Today was one of those days. Not like anything I've had before this tragedy but something I've become sadly accustomed to the past 5 months. Life moves slowly, painfully so, and we yearn so much for what we used to have. It doesn't mean we will never get it back, in fact we have faith we will, but in silent moments of reflection the pain is difficult to measure.
Jo is rock solid. The past few weeks have been by far his best since being discharged. He is so obviously aware of his surroundings and is so engaging it takes our breath away. If you walk in the room he turns, looks in your eyes, and shows his amazing strength on resolve. He is so engaged it makes it hard to leave the room at times, thankfully we have been blessed with amazing nurses who clearly care for Jo deeply. Leaving him in their care is extremely comforting and necessary to keep the rest of our life going.

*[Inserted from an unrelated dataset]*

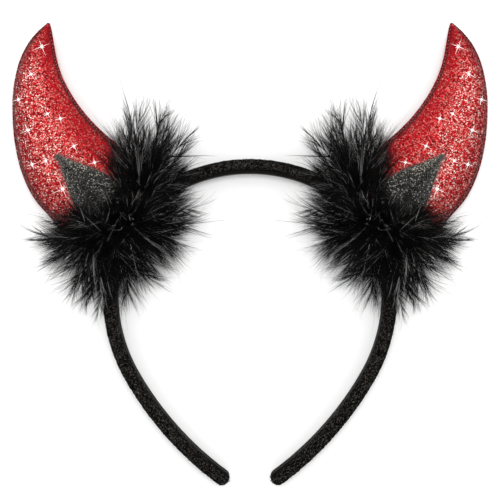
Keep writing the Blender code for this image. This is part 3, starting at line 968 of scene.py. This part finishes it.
def leafMaterial():
    # Charcoal felt: mottled wool with pale flecks, gold ones gathered where the tint says, and painted
    # shade from the tint's green
    material, tree, shader = newMaterial("leaf_felt", {"Roughness": 0.9, "Specular IOR Level": 0.06})
    place = objectPlace(tree)
    wool = noise(tree, place, leafLook["woolScale"], 6.0)
    mask = tintOf(tree)
    dusty, shade = channel(tree, mask, 0), channel(tree, mask, 1)
    draw = channel(tree, cells(tree, place, leafLook["fleckScale"]), 0)
    base = mixColour(tree, wool**3 * 2.4, leafLook["felt"], leafLook["wool"])
    plain = mixColour(tree, draw > 0.92, base, leafLook["fleck"])
    gold = mixColour(tree, draw + dusty * 0.4 > 1.05, plain, leafLook["gold"])
    # Painted shade: darker along the fold's crease and towards the root
    shaded = mixColour(tree, shade * 0.8, gold, leafLook["felt"])
    feed(tree, shader, {"Base Color": shaded, "Normal": bumped(tree, wool, 0.8, 0.4 * mm)})
    return material


def fuzzMaterial():
    # Grey fibres, some much darker
    material, tree, shader = newMaterial("leaf_fuzz", {"Roughness": 0.9, "Specular IOR Level": 0.1})
    grey = noise(tree, objectPlace(tree), 800.0)
    feed(tree, shader, {"Base Color": mixColour(tree, grey, (0.02, 0.02, 0.02), (0.30, 0.29, 0.27))})
    return material


def leafGrid():
    # The leaf's middle face in mm as a grid: plan, lift, place across it (-1 to 1), and masks for the tint:
    # gold flecks, and painted shade.
    # Lift = fold x (1 - |across|)^1.2, less the crease, plus a sine that grows towards the edges
    rows, columns = leafLook["grid"]
    table = smoothRows(leafLook["rows"], rows)
    along, left, right = table[:, 0:1], table[:, 1:2], table[:, 2:3]
    heading = math.radians(leafLook["heading"])
    forward = np.array([math.cos(heading), math.sin(heading)])
    leftward = np.array([-forward[1], forward[0]])
    share = np.linspace(-1, 1, columns)[None]
    side = -share * np.where(share < 0, left, right).clip(0.05, None)
    plan = np.array(leafLook["root"]) + forward * along[..., None] + leftward * side[..., None]
    depth, width = leafLook["crease"]
    lift = leafLook["fold"] * (1 - np.abs(share)) ** 1.2 - depth * np.exp(-np.abs(side) / width)
    lengthwise, crosswise = leafLook["wavePitch"]
    lift = lift + leafLook["wave"] * np.sin(along * lengthwise + share * crosswise) * np.abs(share)
    outward = along / along[-1]
    # Painted shade: a dark line along the crease, and darker towards the root
    shade = np.exp(-np.abs(side) / leafLook["creaseWidth"]) + leafLook["rootShade"] * (1 - outward) ** 1.4
    dusty = np.clip(outward * 1.2 - 0.45, 0, 1) + leafLook["edgeDust"] * np.clip(share, 0, 1) ** 3
    return plan, lift, share, np.stack([dusty, shade.clip(0, 1), shade.clip(0, 1)], axis=-1)


def leafShape():
    # Upper and lower faces stand half the thickness x sqrt(1 - |across|^14) off the middle face.
    # Gives the shape, its tint, and the upper face
    plan, lift, share, masks = leafGrid()
    half = leafLook["thickness"] / 2
    middle = leafLook["under"] + half + lift
    height = half * np.sqrt(np.clip(1 - np.abs(share) ** 14, 0, 1))
    upper = np.concatenate([plan, (middle + height)[..., None]], axis=-1) * mm
    lower = np.concatenate([plan, (middle - height)[..., None]], axis=-1) * mm
    shape = ringTube(np.concatenate([upper[:, :-1], lower[:, :0:-1]], axis=1))
    tint = np.concatenate([masks[:, :-1], masks[:, :0:-1]], axis=1).reshape(-1, 3)
    ends = [[0.0, 0.5, 0.5], [1.0, 0.0, 0.0]]  # tint of the points at the root and the tip
    return shape, np.concatenate([tint, ends]), upper


def fuzzShape(upper):
    # Fibres on the upper face, half of them at its edges, each bent aside by a square of the way along it
    rng = np.random.default_rng(41)
    rows, columns, _ = upper.shape
    count = leafLook["fuzz"]
    row, column = rng.integers(1, rows, count), rng.integers(0, columns, count)
    column[: count // 2] = np.where(rng.random(count // 2) > 0.5, 0, columns - 1)
    lean = rng.normal(size=(count, 3)) * np.array([1.0, 1.0, 0.35]) + np.array([0.0, 0.0, 0.3])
    length = rng.uniform(*leafLook["fuzzLength"], count)[:, None, None]
    step = np.linspace(0, 1, 4)[None, :, None]
    bend = across(lean, rng)[:, None] * step**2 * 0.5
    paths = upper[row, column][:, None] + (unit(lean)[:, None] * step + bend) * length
    return strandShape(paths, np.full((count, 4), leafLook["fuzzRadius"]))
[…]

If you've browsed around the site you've probably noticed something about Jo. If you knew him personally pictures don't really do it justice...THAT SMILE. I've heard people talk about smiles that light up a room, with Jo the light was blinding. His smile so genuine and innocent it felt like he was touching your heart. I'm happy to report, that smile remains, his connection even stronger than before. Jo is in there, fighting his way back, his smile easing our pain and giving us the strength to remain patient. Lately he smiles often, and it has become easier to get that smile out of him. At those moments, for however brief, he is peaceful, happy, and so close to us. I cannot describe in words the way his smile makes me feel, nor the numerous times he brought me back from the depths of desperation with that smile. It's like he knows when I need it most, when I am down, when I am dwelling on the past, feeling like it isn't fair, impatient, desperate for progress, and blind to how far we have come. He shows me that dimple and darkness I so often fight disappears, it is just he and I sharing a moment of pure love, I cannot hold back my tears, every time.
One thing hasn't changed, Jo loves to laugh at dad. I'd do anything to make him smile, fortunately I don't have to do much to make him smile. Yesterday I told him, "Jo I am learned Dr. and I am here to take care of you. I will make sure your mom doesn't do anything wrong". He smiled ear to ear, it was amazing. There is nothing I miss more than laughing with my boy. If you thought his smile was intoxicating you should hear him laugh, please God please let me hear that again soon.
I'm sure many of you can relate to those feelings that crop up with "facebook memories" or likewise on Google pictures. For some reason I can't hesitate to click "view more". I really should have learned by now that in my sometimes fragile state this is not a good idea. Unlike my super hero wife I still can't look at pictures of Jo without issues. Videos are even worse, hearing his voice makes me crumble. Today I clicked on google pictures and stumbled upon a video that brought me to my knees. It was Jo scoring a touchdown in his flag football league. He was a stud player and nothing brought me more joy as his dad than watching him play. He played like he lives, free and fast, graceful and powerful, and with an emphatic joy that was contagious. I broke down for an hour after that, it was one of those days. It just hurt so bad. Please God please, I need to see that again someday, however far away, please give us that joy again.
Jojobinks you and your mom are my heroes. I have never seen such strength, and never felt so much love. We are so excited by your progress and so anxious for more. Please keep lending your strength to be patient, we will never give up hope, and we have faith we will get you back as you were. It is God's will, and you will be a testimony to his love. We love you to the moon and back sweet angel, YOU'VE GOT THIS.